New Accounting Pronouncements
New Accounting Pronouncements
In December 2023, the FASB issued ASU 2023-09, “Improvements to Income Tax Disclosure” which requires companies to disclose disaggregated information about a reporting entity’s effective tax rate reconciliation, using both percentages and reporting currency amounts for specific standardized categories. Separate disclosures will be required for any reconciling items that are equal to or greater than a specified quantitative threshold. The guidance is effective for annual periods beginning after December 15, 2024, with early adoption permitted. The Company plans to adopt the provisions of ASU 2023-09 in fiscal year 2025. This ASU affects financial statement disclosure only, and its adoption will not affect our results of operations or financial position.
In November 2024, the FASB issued ASU No. 2024-03, “Disaggregation of Income Statement Expenses” which requires companies to disclose disaggregated information for prescribed expense categories within relevant income statement expense line items.

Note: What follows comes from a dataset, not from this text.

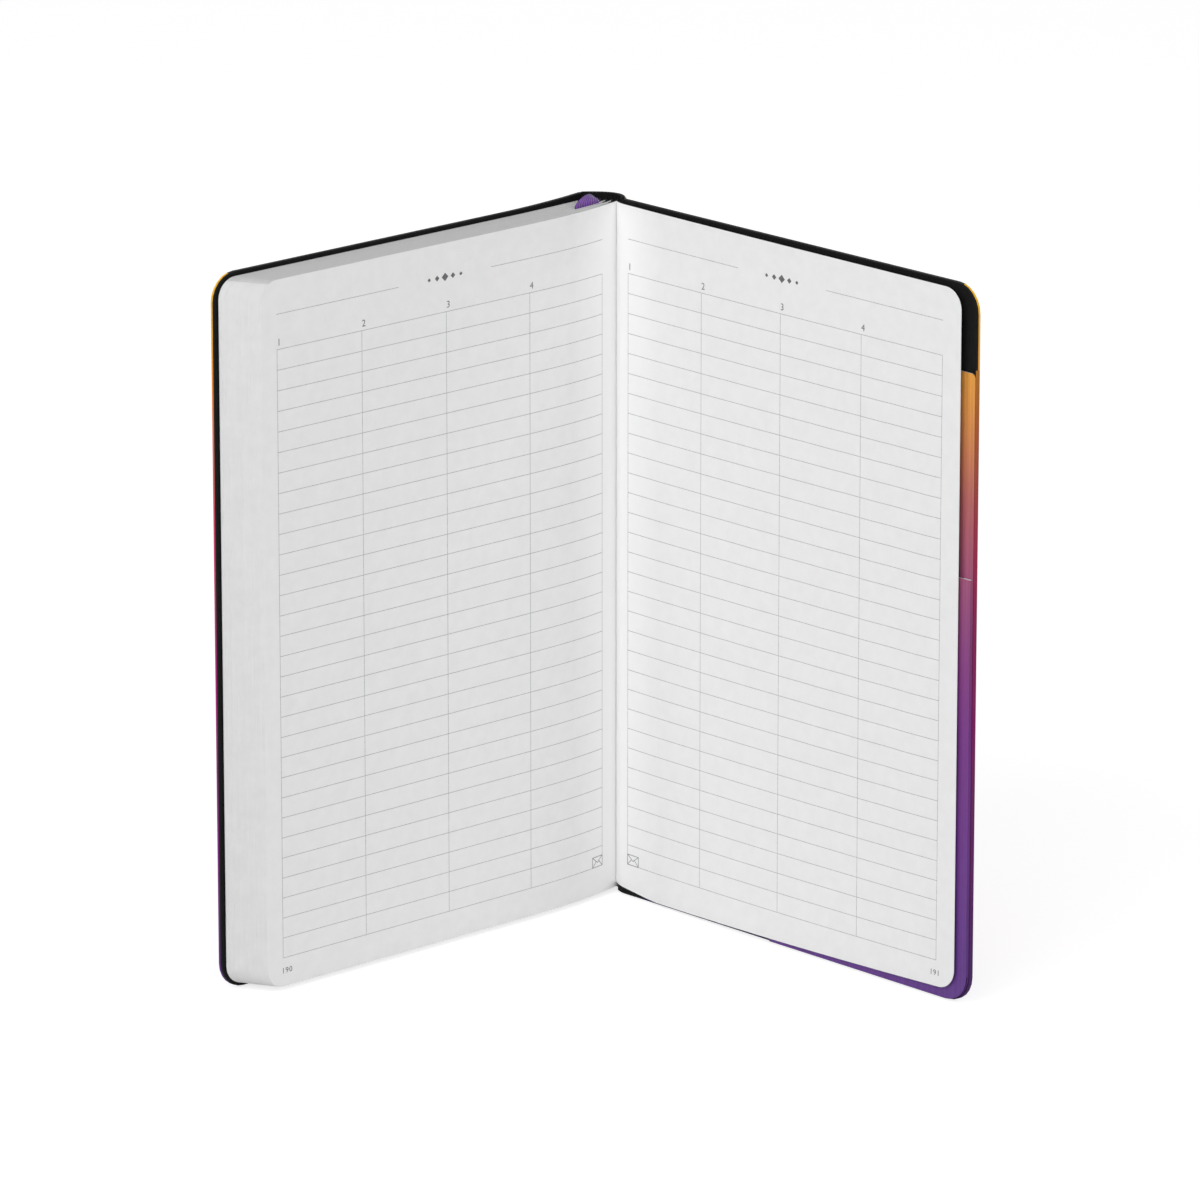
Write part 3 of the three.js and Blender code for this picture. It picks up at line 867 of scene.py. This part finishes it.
def number_mark(text, size, page, start):
    clear_selection()
    bpy.ops.object.text_add(location=(0, 0, 0))
    mark = bpy.context.object
    mark.data.body = text
    mark.data.size = size
    mark.data.space_character = LETTER_SPACING
    mark.data.resolution_u = 3
    bpy.ops.object.convert(target="MESH")
    mark = bpy.context.object
    apply_modifier(mark, "SOLIDIFY", thickness=INK_LAYER, offset=0)
    return lay_mark(mark, page, start)


def stroke_mark(corners, width, page, start):
    """A line of even width between two points of the page."""
    (x0, y0), (x1, y1) = corners
    length = math.hypot(x1 - x0, y1 - y0)
    aside = (-(y1 - y0) / length * width, (x1 - x0) / length * width)
    clear_selection()
    bpy.ops.mesh.primitive_cube_add(size=1, location=(0, 0, 0))
    mark = bpy.context.object
    for vertex in mark.data.vertices:
        share = vertex.co.x + 0.5
        side = vertex.co.y
        vertex.co.x = x0 + (x1 - x0) * share + aside[0] * side
        vertex.co.y = y0 + (y1 - y0) * share + aside[1] * side
        vertex.co.z *= INK_LAYER
    return lay_mark(mark, page, start)


def lozenge(centre, reach, page, start):
    clear_selection()
    bpy.ops.mesh.primitive_cylinder_add(vertices=4, radius=reach, depth=INK_LAYER, location=(0, 0, 0))
    mark = bpy.context.object
    for vertex in mark.data.vertices:
        vertex.co.x += centre
    return lay_mark(mark, page, start)


def join_marks(marks, name, body):
    clear_selection()
    for mark in marks:
        mark.select_set(True)
    bpy.context.view_layer.objects.active = marks[0]
    bpy.ops.object.join()
    joined = bpy.context.object
    joined.name = name
    bpy.ops.object.mode_set(mode="EDIT")
    bpy.ops.mesh.select_all(action="SELECT")
    bpy.ops.mesh.normals_make_consistent(inside=False)
    bpy.ops.object.mode_set(mode="OBJECT")
    joined.data.materials.clear()
    joined.data.materials.append(ink_print)
    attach(joined, body)


# Each page: its columns in reading order, its number and the number's place, and the place of
# the envelope's first corner.
SPREAD = [
    ("left", RULE_PLACES[:0:-1], "190", LEFT_NUMBER_START, RULE_INNER + ENVELOPE_WIDTH),
    ("right", RULE_PLACES[:-1], "191", RIGHT_NUMBER_START, RULE_INNER),
]
for page, columns, page_number, number_at, corner in SPREAD:
    marks = [number_mark(page_number, PAGE_NUMBER_SIZE, page, (number_at, PAGE_NUMBER_HEIGHT))]
    for number, column in enumerate(columns, 1):
        marks.append(number_mark(str(number), LABEL_SIZE, page, (column, RULE_TOP + LABEL_RISE)))
    heading = ((RULE_INNER + RULE_OUTER) / 2, HEADING_HEIGHT)
    marks += [lozenge(place, reach, page, heading) for place, reach in HEADING]
    for start, end in list(zip(ENVELOPE_CORNERS, ENVELOPE_CORNERS[1:])) + ENVELOPE_FLAPS:
        ends = [(x * ENVELOPE_WIDTH, y * ENVELOPE_HEIGHT) for x, y in (start, end)]
        marks.append(stroke_mark(ends, RULE_WIDTH, page, (corner, RULE_BOTTOM)))
    join_marks(marks, f"{page}_page_print", PAGES[page][4])

# Pocket
# A folded paper pocket on the back lining: a tall back panel, a lower front panel and a strip
# up each side. It has the same print as the covers, and its cut edges are white.
POCKET_STOPS = [
    (0.00, (98, 62, 138)),
    (0.15, (105, 61, 137)),
    (0.30, (118, 62, 141)),
    (0.43, (127, 60, 139)),
    (0.57, (158, 82, 131)),
    (0.71, (193, 108, 103)),
    (0.80, (222, 145, 84)),
    (0.90, (238, 170, 66)),
]
STREAK = (0.05, 0.02, 0.04, 1)
STREAK_SHARE = 0.34
POCKET_EDGE = (0.8, 0.8, 0.8, 1)
CREASE_TURN = 20
pocket_print, tree = new_material("pocket_print")
streaks = noise(tree, object_place(tree, BACK_TURN, (900, 900, 12)), 1.0, 3, 0.6)
streaks = fit_range(tree, streaks, 0.4, 0.75, 0.0, STREAK_SHARE)
colour = mix_colour(tree, streaks, height_gradient(tree, POCKET_STOPS), STREAK)
colour = mix_colour(tree, faces_up_or_down(tree), colour, POCKET_EDGE)
set_finish(tree, colour, 0.5, 0.2)
creases = noise(tree, object_place(tree, CREASE_TURN, (90, 90, 30)), 1.0, 4, 0.65)
add_bump(tree, creases, 0.35, 0.0006)
for node in ("pocket_back_panel", "pocket_front_panel", "pocket_outer_gusset", "pocket_inner_gusset"):
    dress(node, pocket_print)

# Sewing and cloth
# The sections are sewn with white thread through their folds, and an open-weave cloth is
# glued over the stitches. Both show only from above, inside the hollow of the spine.
THREAD_TONES = (0.62, 0.6, 0.55, 1), (0.84, 0.83, 0.79, 1)
CLOTH_TONES = (0.3, 0.29, 0.27, 1), (0.72, 0.7, 0.64, 1)
WEAVE_TURN = FRONT_TURN + 62


def bands(tree, vector, direction, scale):
    node = add_node(tree, "ShaderNodeTexWave", bands_direction=direction)
    tree.links.new(vector, node.inputs["Vector"])
    node.inputs["Scale"].default_value = scale
    return node.outputs["Fac"]


thread_white, tree = new_material("sewing_thread")
twist = bands(tree, object_place(tree), "DIAGONAL", 900)
set_finish(tree, mix_colour(tree, twist, *THREAD_TONES), 0.75)
add_bump(tree, twist, 0.4, 0.00005)
dress("sewing_threads", thread_white)

cloth, tree = new_material("open_weave_cloth")
weft = bands(tree, object_place(tree), "Z", 320)
warp = bands(tree, object_place(tree, WEAVE_TURN), "X", 320)
crossing = do_math(tree, "MAXIMUM", weft, warp)
tone = mix_colour(tree, fit_range(tree, crossing, 0.5, 0.9), *CLOTH_TONES)
height = split_vector(tree, object_place(tree))["Z"]
# The top of the cloth, near the head of the block, is made nearly black.
glued = do_math(tree, "GREATER_THAN", height, (PAGE_TOP - FOLD_HEAD_REACH) * MM)
set_finish(tree, mix_colour(tree, glued, tone, FOLD_HEAD_BLACK), 0.95)
add_bump(tree, crossing, 0.6, 0.0001)
dress("binding_gauze", cloth)

# Ribbon bookmark
# A narrow violet ribbon, glued inside the spine. It comes up over the head of the folds,
# fans out, and goes down between the fourth and the fifth section. Its two edges are given by
# places out from the front hinge, levels above the cover's outer face, and heights.
RIBBON_EDGES = [
    ((0.8, 6.79, 24), (8.0, 7.74, 24)),
    ((0.8, 6.79, 190), (8.0, 7.74, 190)),
    ((0.8, 6.79, 206), (10.4, 7.92, 206)),
    ((0.8, 6.72, 208.6), (11.6, 7.95, 209.2)),
    ((0.8, 6.4, 209.3), (10.6, 7.4, 209.9)),
    ((0.6, 5.9, 209.7), (8.6, 6.4, 210.5)),
    ((0.3, 5.4, 209.9), (6.2, 5.5, 211.1)),
    ((-0.2, 5.1, 209.0), (3.7, 4.7, 211.4)),
    ((-0.9, 4.7, 208.6), (1.4, 3.9, 211.0)),
    ((-2.2, 3.9, 207.6), (-0.9, 2.9, 209.2)),
    ((-3.1, 2.95, 206.4), (-1.5, 1.3, 207.4)),
    ((-3.3, 2.65, 204), (-1.75, 0.6, 205)),
    ((-3.3, 2.65, 197), (-1.75, 0.6, 197)),
]
RIBBON_ACROSS = 8
RIBBON_THICKNESS = 0.16
RIBBON_ARCH = 0.3
RIBBON_RIBS = 10
RIB_TONES = linear((34, 10, 70)), linear((130, 66, 180))
GLINT = linear((146, 90, 192))
GLINT_SHARE = 0.25
SHADED_VIOLET = linear((24, 8, 50))
PAINTED_SHADE_SHARE = 0.75
PAINTED_SHADE_FROM = 0.5
PAINTED_SHADE_FULL = 0.66
clear_selection()
steps = len(RIBBON_EDGES) - 1
bpy.ops.mesh.primitive_grid_add(
    x_subdivisions=steps, y_subdivisions=RIBBON_ACROSS, size=1, location=(0, 0, 0)
)
ribbon = bpy.context.object
ribbon.name = "ribbon"
for vertex in ribbon.data.vertices:
    inner, outer = RIBBON_EDGES[round((vertex.co.x + 0.5) * steps)]
    share = vertex.co.y + 0.5
    s, t, z = [a + (b - a) * share for a, b in zip(inner, outer)]
    if z > PAGE_TOP:
        z += RIBBON_ARCH * math.sin(share * math.pi)
    x, y = front_plan(s, t)
    vertex.co = (x * MM, y * MM, z * MM)
apply_modifier(ribbon, "SUBSURF", levels=2, render_levels=2)
apply_modifier(ribbon, "SOLIDIFY", thickness=RIBBON_THICKNESS * MM, offset=0)
smooth_piece(ribbon, 60)
satin, tree = new_material("violet_satin")
along, across = sheet_map(tree)
ribs = do_math(tree, "SINE", do_math(tree, "MULTIPLY", across, RIBBON_RIBS * 2 * math.pi))
ribs = fit_range(tree, ribs, -1, 1)
glints = fit_range(tree, noise(tree, object_place(tree), 900, 3, 0.6), 0.35, 0.7)
tone = mix_colour(tree, ribs, *RIB_TONES)
tone = mix_colour(tree, do_math(tree, "MULTIPLY", glints, GLINT_SHARE), tone, GLINT)
# Painted shade: past the crest, the run that goes down between the sections is darkened towards deep
# violet.
inside = fit_range(tree, along, PAINTED_SHADE_FROM, PAINTED_SHADE_FULL, 0.0, PAINTED_SHADE_SHARE)
shader = set_finish(tree, mix_colour(tree, inside, tone, SHADED_VIOLET), 0.45)
shader.inputs["Sheen Weight"].default_value = 0.1
add_bump(tree, ribs, 0.6, 0.00012)
ribbon.data.materials.append(satin)
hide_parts("ribbon_bookmark")
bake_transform(ribbon)

# End
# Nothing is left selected.
clear_selection()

The guidance is effective for annual periods beginning after December 15, 2026, and interim periods beginning after December 15, 2027. Early adoption is permitted. The Company is currently evaluating the impact of adopting the standard and plans to adopt the provisions of ASU 2024-03 in fiscal year 2027. This ASU affects financial statement disclosure only, and its adoption will not affect our results of operations or financial position.